Darius Daubaras, Chairman of Ignitis Group Supervisory Board said:

“We would like to welcome our international and regional  investors, and thank them for their interest and trust in Ignitis Group at this important moment in our history.  As a business, Ignitis Group has come a long way. We were founded with the aim of modernising Lithuania’s energy sector. Today, we are the leading utility and renewable energy company in Lithuania and the Baltics, and are set to lead the energy transition in the region. I am confident that with our proven track record, experienced management team and strong strategy we will deliver steady and reliable returns for our investors, while contributing to a greener and cleaner future.”

Vilius Šapoka, Minister of Finance of the Republic of Lithuania said:

“Ignitis Group's IPO is an ice breaker in the Lithuanian capital market – becoming the largest transaction in the Baltics in the last couple of decades. I trust that this ice will not form again soon, because Lithuanian, Latvian, Estonian retail investors, pension funds and institutional investors have received a lot of attention during this IPO. Meeting all the demand from local investors suggests that the activity in stock trading in local markets will rise significantly.
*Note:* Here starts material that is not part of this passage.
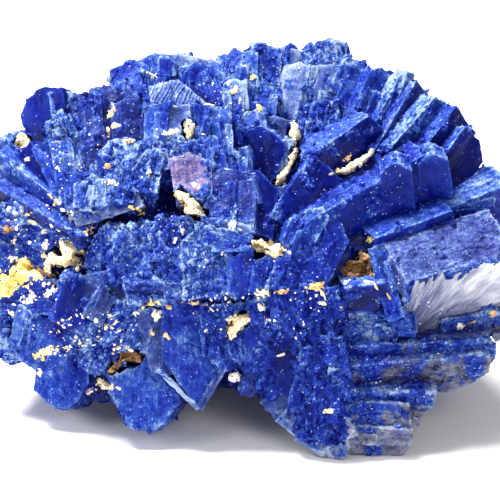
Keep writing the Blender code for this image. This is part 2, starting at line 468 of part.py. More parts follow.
def floor_block(cutters):
    """What the saw takes off below the base."""
    bm = bmesh.new()
    bmesh.ops.create_cube(bm, size=1.0)
    size = Vector(FLOOR_BLOCK) * MM
    place = Matrix.Translation((0.0, 0.0, -size.z / 2.0)) @ Matrix.Diagonal((size.x, size.y, size.z, 1.0))
    bmesh.ops.transform(bm, matrix=place, verts=bm.verts)
    return add_object("floor_block", bm, cutters, "azurite")


def boolean(obj, operation, collection):
    modifier = obj.modifiers.new(operation.title(), "BOOLEAN")
    modifier.operation = operation
    modifier.operand_type = "COLLECTION"
    modifier.collection = collection
    modifier.solver = "EXACT"


def apply_modifiers(obj):
    bpy.context.view_layer.update()
    evaluated = obj.evaluated_get(bpy.context.evaluated_depsgraph_get())
    mesh = bpy.data.meshes.new_from_object(evaluated)
    obj.modifiers.clear()
    obj.data = mesh


def keep_outer_body(obj):
    """Fill the sealed pockets between the crystals: only the largest closed skin stays."""
    bm = bmesh.new()
    bm.from_mesh(obj.data)
    left = set(bm.faces)
    skins = []
    while left:
        start = left.pop()
        skin = {start}
        front = [start]
        while front:
            face = front.pop()
            for edge in face.edges:
                for other in edge.link_faces:
                    if other not in skin:
                        skin.add(other)
                        front.append(other)
        left -= skin
        skins.append(skin)
    skins.sort(key=len, reverse=True)
    inner = [face for skin in skins[1:] for face in skin]
    bmesh.ops.delete(bm, geom=inner, context="FACES")
    bmesh.ops.dissolve_limit(bm, angle_limit=FLAT_ANGLE, verts=bm.verts, edges=bm.edges)
    bmesh.ops.triangulate(bm, faces=bm.faces)
    bm.to_mesh(obj.data)
    bm.free()


def build():
    clear_scene()
    parts = new_collection("azurite_specimen")
    growth = new_collection("growth")
    cutters = new_collection("cutters")
    massive_hearts(growth)
    front_crystals(growth)
    scaly_crystals(growth)
    rear_crystals(growth)
    cluster = growth.objects["heart_0"]
    growth.objects.unlink(cluster)
    parts.objects.link(cluster)
    cluster.name = "azurite_cluster"
    boolean(cluster, "UNION", growth)
    floor_block(cutters)
    for name, place, direction, length, width, depth, mat_name in LUMPS:
        lump = lump_body(place, direction, length, width, depth, 0.0)
        add_object(name, lump, parts, mat_name)
        pocket = lump_body(place, direction, length, width, depth, GAP)
        add_object("pocket_" + name, pocket, cutters, mat_name)
    boolean(cluster, "DIFFERENCE", cutters)
    apply_modifiers(cluster)
    keep_outer_body(cluster)
    hide(list(growth.objects) + list(cutters.objects))


build()
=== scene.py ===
"""Azurite specimen: the finished look of the crystal cluster and of the clay in its gaps.

The flat faces of the CAD cluster are matched to the front crystals, refined and given relief.
Smaller crystals, druse, and the crumbs, flecks and dust of clay are laid over them.
A place on the display plane is (across, up, out) in millimetres, as in the CAD source.
"""
import math
import random

import bmesh
import bpy
import numpy as np
from mathutils import Matrix, Vector
from mathutils.bvhtree import BVHTree
from mathutils.kdtree import KDTree


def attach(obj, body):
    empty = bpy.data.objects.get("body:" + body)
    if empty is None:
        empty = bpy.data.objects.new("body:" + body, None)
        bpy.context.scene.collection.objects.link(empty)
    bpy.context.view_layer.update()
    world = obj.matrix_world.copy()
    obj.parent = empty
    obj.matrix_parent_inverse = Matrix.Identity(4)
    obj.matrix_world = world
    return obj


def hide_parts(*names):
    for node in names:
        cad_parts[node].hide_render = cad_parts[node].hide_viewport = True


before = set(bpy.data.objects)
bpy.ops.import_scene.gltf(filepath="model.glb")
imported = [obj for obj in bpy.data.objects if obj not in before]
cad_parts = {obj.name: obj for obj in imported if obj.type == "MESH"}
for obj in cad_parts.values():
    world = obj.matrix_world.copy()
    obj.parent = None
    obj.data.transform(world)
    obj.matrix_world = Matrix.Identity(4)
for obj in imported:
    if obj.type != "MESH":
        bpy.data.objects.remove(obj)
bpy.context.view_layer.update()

MM = 0.001

# Driving dimensions, the same as in the CAD source
LEAN = math.radians(22.0)        # how far the display plane leans back
LIFT = 25.8 * MM                 # height of the display plane's middle above the base
SHIFT_X = 0.039 * MM             # centres the specimen's box left to right
SHIFT_Y = -2.472 * MM            # and front to rear
EDGE_BEVEL = 0.12                # bevel along a crystal's long front edges, share of its width
CORNER_SHARE = 0.55              # how far a round tip's extra cut starts from each shoulder
CROWN_SHARE = 0.25               # how much a round tip's peak is cut off, share of its shoulder
SLIMMEST_SEEN = 0.6              # a crystal seen more edge-on than this isn't widened further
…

Investors have also shown confidence in the goals of the Ignitis Group and the National Energy Independence Strategy – the IPO proceeds will help to implement these goals, promote green energy and ensure energy security.”

Admission and Dealings

  • Admission and unconditional dealings in the Shares on the Main Trading List of Nasdaq Vilnius are expected to take place at 10:00am (EEST) on 7 October 2020 under the symbol “IGN1L”. Admission and unconditional dealings in the GDRs on the LSE are expected to take place at 8:00am (UK time) on 7 October 2020 under the symbol “IGN”.
  • Additional details in relation to the Offer are disclosed in the Prospectus, available on the Company’s website at

Further Information

  • The Principal Shareholder, as well as members of the Company's Management Board participating in the Offering, will each be subject to a lock-up of 180 days, subject to certain customary exceptions.
  • The Company intends to use the net proceeds raised from the Offer to facilitate the Company's growth, including but not limited to investments in the Networks segment (e.g., cabling, smart meters, digitisation, etc.) and the Green Generation segment, and for general corporate purposes.


The Company has engaged J.P. Morgan Securities plc ("J.P.Morgan"), Morgan Stanley & Co. International plc ("Morgan Stanley"), Swedbank AB (in cooperation with Kepler Cheuvreux S.A.) ("Swedbank") and UBS Europe SE ("UBS”) to act as Joint Global Co-ordinators and Joint Bookrunners and BofA Securities Europe SA ("BofA Securities") to act as Joint Bookrunner.